Take the entries below and print only the lines from the one with "attach(o, body)" through the one with "COAT_ROUGHNESS = 0.08", exactly as they stand, both ends included.
>> START Supplied material
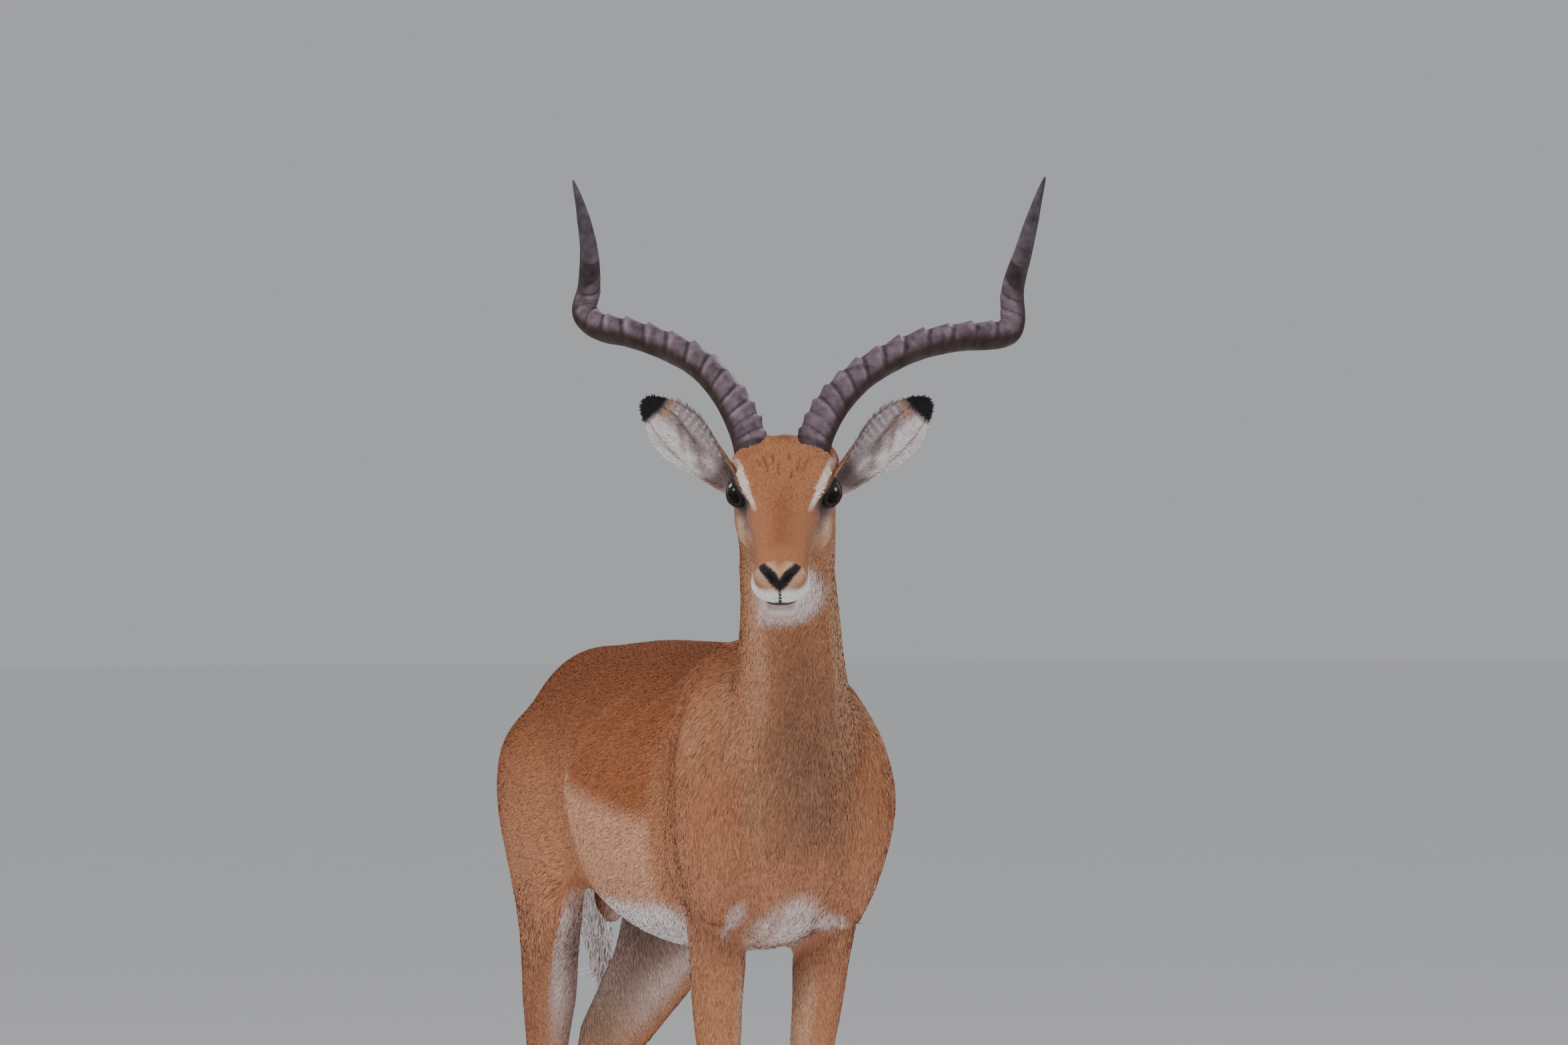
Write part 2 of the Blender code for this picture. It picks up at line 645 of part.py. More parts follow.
>> END Supplied material
>> START Supplied material
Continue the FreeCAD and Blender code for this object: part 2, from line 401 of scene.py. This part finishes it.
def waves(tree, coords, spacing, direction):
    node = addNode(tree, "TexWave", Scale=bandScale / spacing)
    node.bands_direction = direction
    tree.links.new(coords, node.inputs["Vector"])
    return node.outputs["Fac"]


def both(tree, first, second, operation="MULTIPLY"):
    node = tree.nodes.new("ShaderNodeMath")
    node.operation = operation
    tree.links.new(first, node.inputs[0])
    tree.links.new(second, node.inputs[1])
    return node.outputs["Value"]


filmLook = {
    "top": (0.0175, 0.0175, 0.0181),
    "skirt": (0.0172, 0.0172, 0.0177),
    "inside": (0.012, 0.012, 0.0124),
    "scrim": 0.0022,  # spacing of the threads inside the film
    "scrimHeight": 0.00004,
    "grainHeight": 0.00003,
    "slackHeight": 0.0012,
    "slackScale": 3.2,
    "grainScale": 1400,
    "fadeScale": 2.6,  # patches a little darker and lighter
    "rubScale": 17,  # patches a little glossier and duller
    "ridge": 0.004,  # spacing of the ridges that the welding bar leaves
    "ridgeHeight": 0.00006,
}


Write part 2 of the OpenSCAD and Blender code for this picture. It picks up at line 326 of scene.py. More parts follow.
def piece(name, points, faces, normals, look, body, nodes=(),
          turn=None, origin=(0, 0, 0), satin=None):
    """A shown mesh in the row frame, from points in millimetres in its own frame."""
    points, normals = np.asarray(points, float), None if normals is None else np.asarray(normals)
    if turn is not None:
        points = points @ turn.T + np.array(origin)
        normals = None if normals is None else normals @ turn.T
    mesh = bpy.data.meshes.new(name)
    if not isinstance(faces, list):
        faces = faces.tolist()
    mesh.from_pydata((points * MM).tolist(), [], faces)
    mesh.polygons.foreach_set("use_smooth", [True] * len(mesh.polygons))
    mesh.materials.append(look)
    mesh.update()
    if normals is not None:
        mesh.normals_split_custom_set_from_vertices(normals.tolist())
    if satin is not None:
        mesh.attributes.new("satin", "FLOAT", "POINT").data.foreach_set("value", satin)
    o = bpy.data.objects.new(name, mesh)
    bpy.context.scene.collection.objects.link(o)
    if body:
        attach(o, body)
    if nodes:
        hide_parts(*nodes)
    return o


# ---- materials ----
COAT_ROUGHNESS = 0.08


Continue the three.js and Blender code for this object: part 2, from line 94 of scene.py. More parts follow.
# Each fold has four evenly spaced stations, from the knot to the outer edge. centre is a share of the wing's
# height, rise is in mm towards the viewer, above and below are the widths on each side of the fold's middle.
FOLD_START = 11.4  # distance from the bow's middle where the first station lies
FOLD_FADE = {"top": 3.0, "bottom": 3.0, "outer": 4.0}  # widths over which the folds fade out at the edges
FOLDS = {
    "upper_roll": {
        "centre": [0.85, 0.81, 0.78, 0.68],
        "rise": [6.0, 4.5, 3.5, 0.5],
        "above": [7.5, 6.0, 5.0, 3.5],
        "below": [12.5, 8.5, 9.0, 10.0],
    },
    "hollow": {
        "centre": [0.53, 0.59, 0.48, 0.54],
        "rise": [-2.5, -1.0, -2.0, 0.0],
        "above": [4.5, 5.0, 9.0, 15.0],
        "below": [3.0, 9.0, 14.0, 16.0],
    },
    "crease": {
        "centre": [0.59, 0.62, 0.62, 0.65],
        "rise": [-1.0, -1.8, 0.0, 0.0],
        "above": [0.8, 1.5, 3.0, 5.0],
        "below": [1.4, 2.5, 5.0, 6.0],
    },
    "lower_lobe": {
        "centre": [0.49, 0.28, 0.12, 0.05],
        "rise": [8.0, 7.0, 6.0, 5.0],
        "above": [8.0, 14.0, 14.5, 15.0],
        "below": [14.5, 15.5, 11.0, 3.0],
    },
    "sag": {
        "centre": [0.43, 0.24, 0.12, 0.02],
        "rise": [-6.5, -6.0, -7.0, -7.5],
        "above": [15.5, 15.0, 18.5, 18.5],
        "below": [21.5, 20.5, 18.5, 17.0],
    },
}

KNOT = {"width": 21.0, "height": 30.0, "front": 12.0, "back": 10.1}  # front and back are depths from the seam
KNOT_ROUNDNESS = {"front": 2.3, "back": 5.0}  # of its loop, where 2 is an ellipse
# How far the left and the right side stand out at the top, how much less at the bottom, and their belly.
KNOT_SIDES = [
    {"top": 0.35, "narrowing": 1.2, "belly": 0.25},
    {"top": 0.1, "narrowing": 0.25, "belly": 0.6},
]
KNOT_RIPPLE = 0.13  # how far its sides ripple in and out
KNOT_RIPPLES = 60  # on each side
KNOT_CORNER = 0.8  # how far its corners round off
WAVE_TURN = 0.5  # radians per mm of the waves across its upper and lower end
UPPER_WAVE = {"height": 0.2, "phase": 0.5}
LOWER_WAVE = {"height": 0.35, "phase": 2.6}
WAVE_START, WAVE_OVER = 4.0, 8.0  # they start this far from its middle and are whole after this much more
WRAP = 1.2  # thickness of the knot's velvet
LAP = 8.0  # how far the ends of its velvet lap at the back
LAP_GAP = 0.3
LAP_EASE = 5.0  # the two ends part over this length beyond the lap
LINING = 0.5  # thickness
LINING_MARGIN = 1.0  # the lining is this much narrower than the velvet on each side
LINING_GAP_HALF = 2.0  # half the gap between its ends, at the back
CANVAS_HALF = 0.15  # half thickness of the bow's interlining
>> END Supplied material
● Result for this task:
        attach(o, body)
    if nodes:
        hide_parts(*nodes)
    return o


# ---- materials ----
COAT_ROUGHNESS = 0.08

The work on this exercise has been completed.